Boeing teams with Northwest Harvest to nourish children over holiday break

Healthy food rather than homework fills holiday backpacks

December 09, 2014 in Our Community

Decked out in a blue volunteer T-shirt, his hands flying above a conveyor belt, Rick Roennau said he couldn’t be happier to follow up a full day of work as a toolmaker at Commercial Airplanes’ Renton, Wash., site by pitching in at the Northwest Harvest warehouse a few miles away in Kent.

“I feel blessed to have a job,” he said. “And I want to share with others.”

This particular evening, Roennau was joined by more than 40 other Boeing volunteers. Together, they formed an efficient assembly line, packing nearly 1,000 backpacks full of food for low-income children to bring home to help feed their families.

“I have kids,” Roennau said as he stuffed canned chicken, fruit and other healthy food into the colorful backpacks. “So helping other children is important to me.”
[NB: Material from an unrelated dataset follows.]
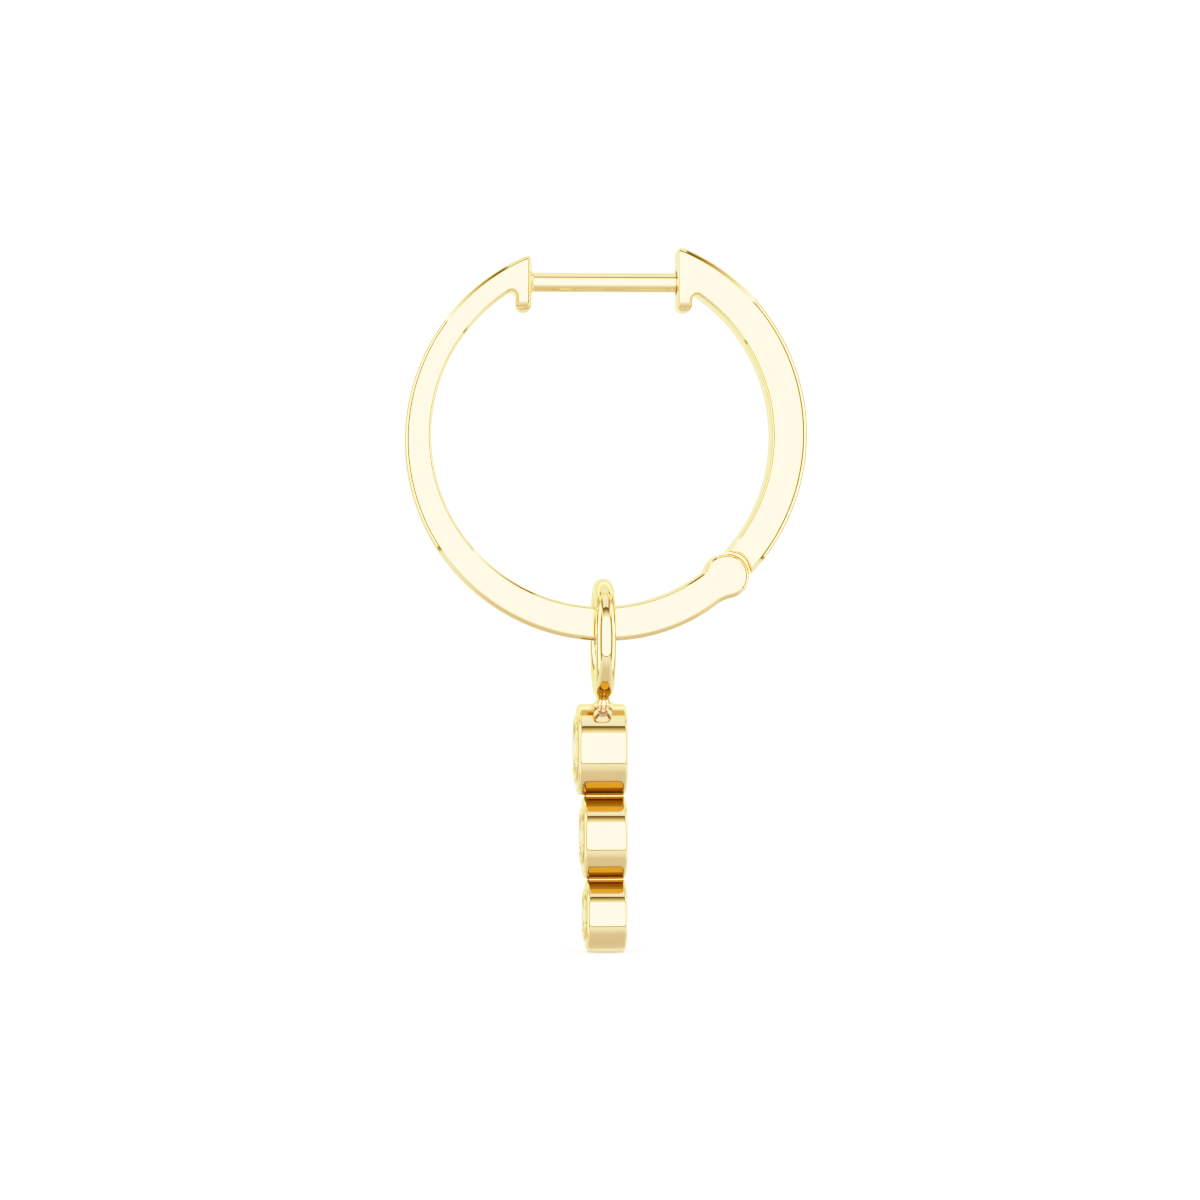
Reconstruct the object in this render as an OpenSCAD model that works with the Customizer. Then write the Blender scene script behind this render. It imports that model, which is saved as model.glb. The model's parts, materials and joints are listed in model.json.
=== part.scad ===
// Hinged hoop earring with a fixed charm of three bezel-set stones, in millimetres.
// X runs along the hoop's axis, -Y is the front, where the stones face, and +Z is up.
// The origin is on the axis of the ear post, above the middle of the hoop.

/* [Hoop] */
// Inner diameter of both arms
hoop_inner_d = 12.66; // [12:0.02:14]
// Width of the band, side to side
band_w = 1.8; // [1.5:0.05:2]
// Mean thickness of the front arm
front_arm_t = 1.14; // [0.95:0.01:1.3]
// How much thicker than that the front arm is at its lower end
front_arm_swell = 0.23; // [0.1:0.01:0.3]
// Mean thickness of the back arm
back_arm_t = 1.18; // [0.95:0.01:1.3]
// How much thicker than that the back arm is at its thickest place
back_arm_swell = 0.18; // [0:0.01:0.25]
// Angle of that place above the level of the hoop's middle
back_swell_angle = 24; // [0:1:40]
// Radius on the band's inner edges
inner_edge_r = 0.12; // [0.04:0.01:0.16]
// Radius on the band's outer edges
outer_edge_r = 0.17; // [0.06:0.01:0.24]

/* [Ear post and catch] */
// Diameter of the ear post
post_d = 0.75; // [0.7:0.01:0.8]
// Gap for the ear lobe, between the two end faces
ear_gap = 5.42; // [5:0.02:5.8]
// Place of that gap's middle behind the hoop's middle
ear_gap_y = 0.1; // [-0.2:0.01:0.2]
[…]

Photo caption: Boeing employees volunteering to help feed children form a streamlined team as they move backpacks filled with food along the Northwest Harvest food bank's conveyor belt.

Jim Anderson photo

The food packaged by the Boeing volunteers represents a new extension to the Three Squares backpack program run by Northwest Harvest. Normally, the nonprofit food bank program sends kids home with nutritious, easy-to-prepare, single-serving food to help them through the weekends. But when Boeing learned there was no funding to send larger backpacks home over the two-week winter break, a new contribution was made to extend the program. The volunteers made sure food purchased by the additional funding would get to 6,500 kids in time.

“I just don’t want others to go hungry,” said volunteer Theresa Ast, who works in 737 Business Operations. “I feel fortunate to have food on my table when others go without.”

Commercial Airplanes President and CEO Ray Conner agrees, which is why he made certain the contribution was made in time to help children this holiday season.

Working as a volunteer at Northwest Harvest, Boeing employee Rick Roennau separates juice boxes in preparation for packing.

Jim Anderson photo

“Boeing is committed to giving back to the communities where our employees live and work,” Conner said. “We feel honored to be able to help Northwest Harvest fill this gap in services for low-income students who rely on school and summer meal programs and often have a tough time during these longer school breaks. No child should go hungry, especially during the holidays.”

Shelley Rotondo, CEO of Northwest Harvest, said she is thrilled that Boeing and its employees are making a real difference.

“I’m so delighted that thanks to The Boeing Company, Northwest Harvest and its partners, this holiday season so many children can now wonder about what’s under the tree instead of what there is to eat,” Rotondo said.